▶ [PROVIDED DATA]:
------------------------------------------------------------------------

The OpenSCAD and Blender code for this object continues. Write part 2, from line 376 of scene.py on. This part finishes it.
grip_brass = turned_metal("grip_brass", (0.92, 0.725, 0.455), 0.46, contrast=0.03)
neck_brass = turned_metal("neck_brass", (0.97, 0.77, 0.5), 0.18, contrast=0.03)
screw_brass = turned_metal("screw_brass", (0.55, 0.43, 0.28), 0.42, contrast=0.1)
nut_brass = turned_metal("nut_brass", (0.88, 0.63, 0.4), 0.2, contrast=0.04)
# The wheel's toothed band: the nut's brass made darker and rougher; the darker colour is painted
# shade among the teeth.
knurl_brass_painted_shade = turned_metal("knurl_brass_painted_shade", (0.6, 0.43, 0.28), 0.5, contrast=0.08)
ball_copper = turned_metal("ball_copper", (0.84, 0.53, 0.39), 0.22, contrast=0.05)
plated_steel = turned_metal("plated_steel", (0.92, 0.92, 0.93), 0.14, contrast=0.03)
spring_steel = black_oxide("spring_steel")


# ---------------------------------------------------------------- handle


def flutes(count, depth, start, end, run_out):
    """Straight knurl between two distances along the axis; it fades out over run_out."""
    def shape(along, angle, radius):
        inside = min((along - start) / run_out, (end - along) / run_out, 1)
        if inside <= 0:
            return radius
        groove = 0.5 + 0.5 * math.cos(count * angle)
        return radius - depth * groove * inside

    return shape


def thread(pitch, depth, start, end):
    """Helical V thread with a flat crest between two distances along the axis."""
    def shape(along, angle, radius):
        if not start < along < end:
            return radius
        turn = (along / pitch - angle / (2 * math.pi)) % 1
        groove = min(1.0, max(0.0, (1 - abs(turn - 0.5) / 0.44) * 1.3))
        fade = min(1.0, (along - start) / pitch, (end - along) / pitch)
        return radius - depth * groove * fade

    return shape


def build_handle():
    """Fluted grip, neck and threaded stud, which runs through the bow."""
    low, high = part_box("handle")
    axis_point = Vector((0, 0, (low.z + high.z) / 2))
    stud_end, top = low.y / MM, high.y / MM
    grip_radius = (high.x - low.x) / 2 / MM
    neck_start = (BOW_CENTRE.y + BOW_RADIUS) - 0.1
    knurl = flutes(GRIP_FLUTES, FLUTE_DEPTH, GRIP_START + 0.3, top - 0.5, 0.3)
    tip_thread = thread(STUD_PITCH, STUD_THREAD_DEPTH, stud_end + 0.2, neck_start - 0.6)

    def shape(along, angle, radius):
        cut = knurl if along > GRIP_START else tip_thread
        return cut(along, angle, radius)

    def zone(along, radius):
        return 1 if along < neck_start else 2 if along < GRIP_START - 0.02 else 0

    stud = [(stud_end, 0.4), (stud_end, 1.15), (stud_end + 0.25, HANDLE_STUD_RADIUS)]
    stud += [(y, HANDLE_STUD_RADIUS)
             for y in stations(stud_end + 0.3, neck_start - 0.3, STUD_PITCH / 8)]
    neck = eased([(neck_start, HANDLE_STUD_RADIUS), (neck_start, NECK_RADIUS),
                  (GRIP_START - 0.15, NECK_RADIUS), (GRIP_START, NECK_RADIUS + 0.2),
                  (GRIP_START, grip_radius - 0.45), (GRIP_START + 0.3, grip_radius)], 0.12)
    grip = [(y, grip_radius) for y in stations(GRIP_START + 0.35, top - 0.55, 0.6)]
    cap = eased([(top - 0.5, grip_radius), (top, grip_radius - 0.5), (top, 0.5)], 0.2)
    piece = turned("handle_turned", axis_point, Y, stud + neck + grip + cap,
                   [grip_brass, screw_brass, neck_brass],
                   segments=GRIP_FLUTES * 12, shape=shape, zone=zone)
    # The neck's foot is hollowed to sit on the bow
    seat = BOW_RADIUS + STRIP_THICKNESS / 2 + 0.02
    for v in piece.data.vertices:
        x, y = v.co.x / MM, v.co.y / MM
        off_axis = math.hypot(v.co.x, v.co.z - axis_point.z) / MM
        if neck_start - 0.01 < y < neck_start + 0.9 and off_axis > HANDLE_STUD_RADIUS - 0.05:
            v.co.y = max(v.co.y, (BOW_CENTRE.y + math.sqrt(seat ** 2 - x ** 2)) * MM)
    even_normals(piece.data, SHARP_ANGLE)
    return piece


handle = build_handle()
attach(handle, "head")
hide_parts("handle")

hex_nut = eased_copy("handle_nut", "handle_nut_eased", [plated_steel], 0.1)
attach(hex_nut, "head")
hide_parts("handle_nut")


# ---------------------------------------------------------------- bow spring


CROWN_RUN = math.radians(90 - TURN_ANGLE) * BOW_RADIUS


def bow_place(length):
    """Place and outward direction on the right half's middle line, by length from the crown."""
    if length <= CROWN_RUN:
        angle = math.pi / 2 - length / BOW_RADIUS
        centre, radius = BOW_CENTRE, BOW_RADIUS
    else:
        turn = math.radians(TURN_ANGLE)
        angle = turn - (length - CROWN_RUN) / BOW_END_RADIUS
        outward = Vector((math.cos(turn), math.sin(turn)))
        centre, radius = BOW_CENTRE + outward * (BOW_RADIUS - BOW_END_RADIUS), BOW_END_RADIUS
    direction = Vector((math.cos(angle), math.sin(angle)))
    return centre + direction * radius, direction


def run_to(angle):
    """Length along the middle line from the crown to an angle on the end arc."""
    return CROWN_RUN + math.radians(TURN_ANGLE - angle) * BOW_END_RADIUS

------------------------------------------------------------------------

▶ [GIVEN TASK]: Your task is to quote all of the data word for word.

▶ [CORRECT OUTPUT]:
The OpenSCAD and Blender code for this object continues. Write part 2, from line 376 of scene.py on. This part finishes it.
grip_brass = turned_metal("grip_brass", (0.92, 0.725, 0.455), 0.46, contrast=0.03)
neck_brass = turned_metal("neck_brass", (0.97, 0.77, 0.5), 0.18, contrast=0.03)
screw_brass = turned_metal("screw_brass", (0.55, 0.43, 0.28), 0.42, contrast=0.1)
nut_brass = turned_metal("nut_brass", (0.88, 0.63, 0.4), 0.2, contrast=0.04)
# The wheel's toothed band: the nut's brass made darker and rougher; the darker colour is painted
# shade among the teeth.
knurl_brass_painted_shade = turned_metal("knurl_brass_painted_shade", (0.6, 0.43, 0.28), 0.5, contrast=0.08)
ball_copper = turned_metal("ball_copper", (0.84, 0.53, 0.39), 0.22, contrast=0.05)
plated_steel = turned_metal("plated_steel", (0.92, 0.92, 0.93), 0.14, contrast=0.03)
spring_steel = black_oxide("spring_steel")


# ---------------------------------------------------------------- handle


def flutes(count, depth, start, end, run_out):
    """Straight knurl between two distances along the axis; it fades out over run_out."""
    def shape(along, angle, radius):
        inside = min((along - start) / run_out, (end - along) / run_out, 1)
        if inside <= 0:
            return radius
        groove = 0.5 + 0.5 * math.cos(count * angle)
        return radius - depth * groove * inside

    return shape


def thread(pitch, depth, start, end):
    """Helical V thread with a flat crest between two distances along the axis."""
    def shape(along, angle, radius):
        if not start < along < end:
            return radius
        turn = (along / pitch - angle / (2 * math.pi)) % 1
        groove = min(1.0, max(0.0, (1 - abs(turn - 0.5) / 0.44) * 1.3))
        fade = min(1.0, (along - start) / pitch, (end - along) / pitch)
        return radius - depth * groove * fade

    return shape


def build_handle():
    """Fluted grip, neck and threaded stud, which runs through the bow."""
    low, high = part_box("handle")
    axis_point = Vector((0, 0, (low.z + high.z) / 2))
    stud_end, top = low.y / MM, high.y / MM
    grip_radius = (high.x - low.x) / 2 / MM
    neck_start = (BOW_CENTRE.y + BOW_RADIUS) - 0.1
    knurl = flutes(GRIP_FLUTES, FLUTE_DEPTH, GRIP_START + 0.3, top - 0.5, 0.3)
    tip_thread = thread(STUD_PITCH, STUD_THREAD_DEPTH, stud_end + 0.2, neck_start - 0.6)

    def shape(along, angle, radius):
        cut = knurl if along > GRIP_START else tip_thread
        return cut(along, angle, radius)

    def zone(along, radius):
        return 1 if along < neck_start else 2 if along < GRIP_START - 0.02 else 0

    stud = [(stud_end, 0.4), (stud_end, 1.15), (stud_end + 0.25, HANDLE_STUD_RADIUS)]
    stud += [(y, HANDLE_STUD_RADIUS)
             for y in stations(stud_end + 0.3, neck_start - 0.3, STUD_PITCH / 8)]
    neck = eased([(neck_start, HANDLE_STUD_RADIUS), (neck_start, NECK_RADIUS),
                  (GRIP_START - 0.15, NECK_RADIUS), (GRIP_START, NECK_RADIUS + 0.2),
                  (GRIP_START, grip_radius - 0.45), (GRIP_START + 0.3, grip_radius)], 0.12)
    grip = [(y, grip_radius) for y in stations(GRIP_START + 0.35, top - 0.55, 0.6)]
    cap = eased([(top - 0.5, grip_radius), (top, grip_radius - 0.5), (top, 0.5)], 0.2)
    piece = turned("handle_turned", axis_point, Y, stud + neck + grip + cap,
                   [grip_brass, screw_brass, neck_brass],
                   segments=GRIP_FLUTES * 12, shape=shape, zone=zone)
    # The neck's foot is hollowed to sit on the bow
    seat = BOW_RADIUS + STRIP_THICKNESS / 2 + 0.02
    for v in piece.data.vertices:
        x, y = v.co.x / MM, v.co.y / MM
        off_axis = math.hypot(v.co.x, v.co.z - axis_point.z) / MM
        if neck_start - 0.01 < y < neck_start + 0.9 and off_axis > HANDLE_STUD_RADIUS - 0.05:
            v.co.y = max(v.co.y, (BOW_CENTRE.y + math.sqrt(seat ** 2 - x ** 2)) * MM)
    even_normals(piece.data, SHARP_ANGLE)
    return piece


handle = build_handle()
attach(handle, "head")
hide_parts("handle")

hex_nut = eased_copy("handle_nut", "handle_nut_eased", [plated_steel], 0.1)
attach(hex_nut, "head")
hide_parts("handle_nut")


# ---------------------------------------------------------------- bow spring


CROWN_RUN = math.radians(90 - TURN_ANGLE) * BOW_RADIUS


def bow_place(length):
    """Place and outward direction on the right half's middle line, by length from the crown."""
    if length <= CROWN_RUN:
        angle = math.pi / 2 - length / BOW_RADIUS
        centre, radius = BOW_CENTRE, BOW_RADIUS
    else:
        turn = math.radians(TURN_ANGLE)
        angle = turn - (length - CROWN_RUN) / BOW_END_RADIUS
        outward = Vector((math.cos(turn), math.sin(turn)))
        centre, radius = BOW_CENTRE + outward * (BOW_RADIUS - BOW_END_RADIUS), BOW_END_RADIUS
    direction = Vector((math.cos(angle), math.sin(angle)))
    return centre + direction * radius, direction


def run_to(angle):
    """Length along the middle line from the crown to an angle on the end arc."""
    return CROWN_RUN + math.radians(TURN_ANGLE - angle) * BOW_END_RADIUS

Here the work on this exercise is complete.